___ Data ___

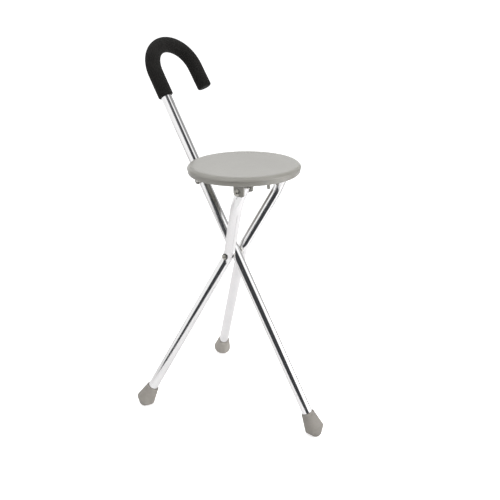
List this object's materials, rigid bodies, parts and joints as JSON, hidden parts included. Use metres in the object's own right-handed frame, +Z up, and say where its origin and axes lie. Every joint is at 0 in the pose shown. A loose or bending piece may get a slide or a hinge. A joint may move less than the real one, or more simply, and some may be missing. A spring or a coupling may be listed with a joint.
{
  "type": "walking stick seat",
  "caption": "Folding walking stick seat: crook-handled tube crossed by bent leg tubes on a pivot bolt, with a round moulded seat hinged on the leg tops.",
  "frame": {"origin": "centre of the bounding box on the ground, under the opened stick seat", "axes": "+Z up; the X-Z plane is the folding plane, the main tube stands on its foot at +X and its crook handle leans to -X; the crook hooks towards +Y"},
  "size_m": [0.4702, 0.3122, 0.7759],
  "materials": {
    "polished_tube": "bright polished anodised",
    "grip_foam": "matte closed-cell foam",
    "seat_moulding": "satin moulded, fine texture",
    "foot_rubber": "matte grey rubber",
    "steel": "zinc plated",
    "rivet_steel": "nickel plated",
    "black_nylon": "matte moulded nylon",
    "white_nylon": "matte moulded nylon"
  },
  "bodies": {
    "legs": {"left_leg_tube": "polished_tube", "right_leg_tube": "polished_tube", "left_foot": "foot_rubber", "right_foot": "foot_rubber", "leg_foot_discs": "steel", "leg_pivot_sleeves": "white_nylon", "pivot_spacers": "white_nylon", "pivot_washers": "black_nylon", "pivot_bolt": "rivet_steel", "pivot_cap_nut": "steel", "hinge_rivets": "rivet_steel", "hinge_washers": "steel", "leg_top_plugs": "white_nylon"},
    "main": {"main_tube": "polished_tube", "handle_grip": "grip_foam", "handle_end_plug": "black_nylon", "main_foot": "foot_rubber", "main_foot_disc": "steel", "pivot_sleeve": "white_nylon", "seat_latch_pin": "steel", "latch_pin_collars": "white_nylon"},
    "seat": {"seat": "seat_moulding"}
  },
  "joints": [
    {"name": "main_fold", "type": "hinge", "parent": "legs", "child": "main", "pos_m": [0.011, 0, 0.366], "axis": [0, 1, 0], "range_deg": [0, 54.1]},
    {"name": "seat_flip", "type": "hinge", "parent": "legs", "child": "seat", "pos_m": [0.0797, 0, 0.52401], "axis": [0, 1, 0], "range_deg": [0, 113.5]}
  ],
  "couplings": [
    {"joint": "seat_flip", "follows": "main_fold", "ratio": 2.098}
  ]
}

___

■ Short exercise ■
Each line above is to be repeated exactly.

■ Written reply ■
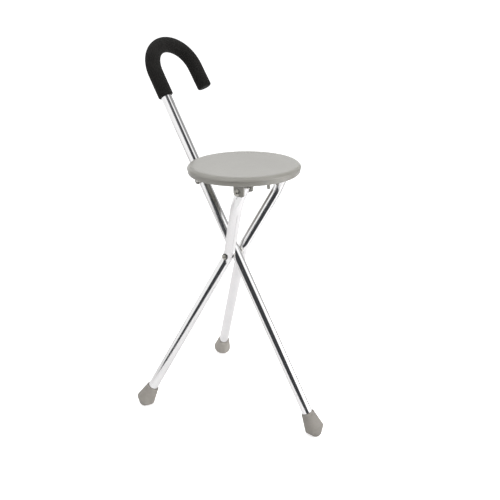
List this object's materials, rigid bodies, parts and joints as JSON, hidden parts included. Use metres in the object's own right-handed frame, +Z up, and say where its origin and axes lie. Every joint is at 0 in the pose shown. A loose or bending piece may get a slide or a hinge. A joint may move less than the real one, or more simply, and some may be missing. A spring or a coupling may be listed with a joint.
{
  "type": "walking stick seat",
  "caption": "Folding walking stick seat: crook-handled tube crossed by bent leg tubes on a pivot bolt, with a round moulded seat hinged on the leg tops.",
  "frame": {"origin": "centre of the bounding box on the ground, under the opened stick seat", "axes": "+Z up; the X-Z plane is the folding plane, the main tube stands on its foot at +X and its crook handle leans to -X; the crook hooks towards +Y"},
  "size_m": [0.4702, 0.3122, 0.7759],
  "materials": {
    "polished_tube": "bright polished anodised",
    "grip_foam": "matte closed-cell foam",
    "seat_moulding": "satin moulded, fine texture",
    "foot_rubber": "matte grey rubber",
    "steel": "zinc plated",
    "rivet_steel": "nickel plated",
    "black_nylon": "matte moulded nylon",
    "white_nylon": "matte moulded nylon"
  },
  "bodies": {
    "legs": {"left_leg_tube": "polished_tube", "right_leg_tube": "polished_tube", "left_foot": "foot_rubber", "right_foot": "foot_rubber", "leg_foot_discs": "steel", "leg_pivot_sleeves": "white_nylon", "pivot_spacers": "white_nylon", "pivot_washers": "black_nylon", "pivot_bolt": "rivet_steel", "pivot_cap_nut": "steel", "hinge_rivets": "rivet_steel", "hinge_washers": "steel", "leg_top_plugs": "white_nylon"},
    "main": {"main_tube": "polished_tube", "handle_grip": "grip_foam", "handle_end_plug": "black_nylon", "main_foot": "foot_rubber", "main_foot_disc": "steel", "pivot_sleeve": "white_nylon", "seat_latch_pin": "steel", "latch_pin_collars": "white_nylon"},
    "seat": {"seat": "seat_moulding"}
  },
  "joints": [
    {"name": "main_fold", "type": "hinge", "parent": "legs", "child": "main", "pos_m": [0.011, 0, 0.366], "axis": [0, 1, 0], "range_deg": [0, 54.1]},
    {"name": "seat_flip", "type": "hinge", "parent": "legs", "child": "seat", "pos_m": [0.0797, 0, 0.52401], "axis": [0, 1, 0], "range_deg": [0, 113.5]}
  ],
  "couplings": [
    {"joint": "seat_flip", "follows": "main_fold", "ratio": 2.098}
  ]
}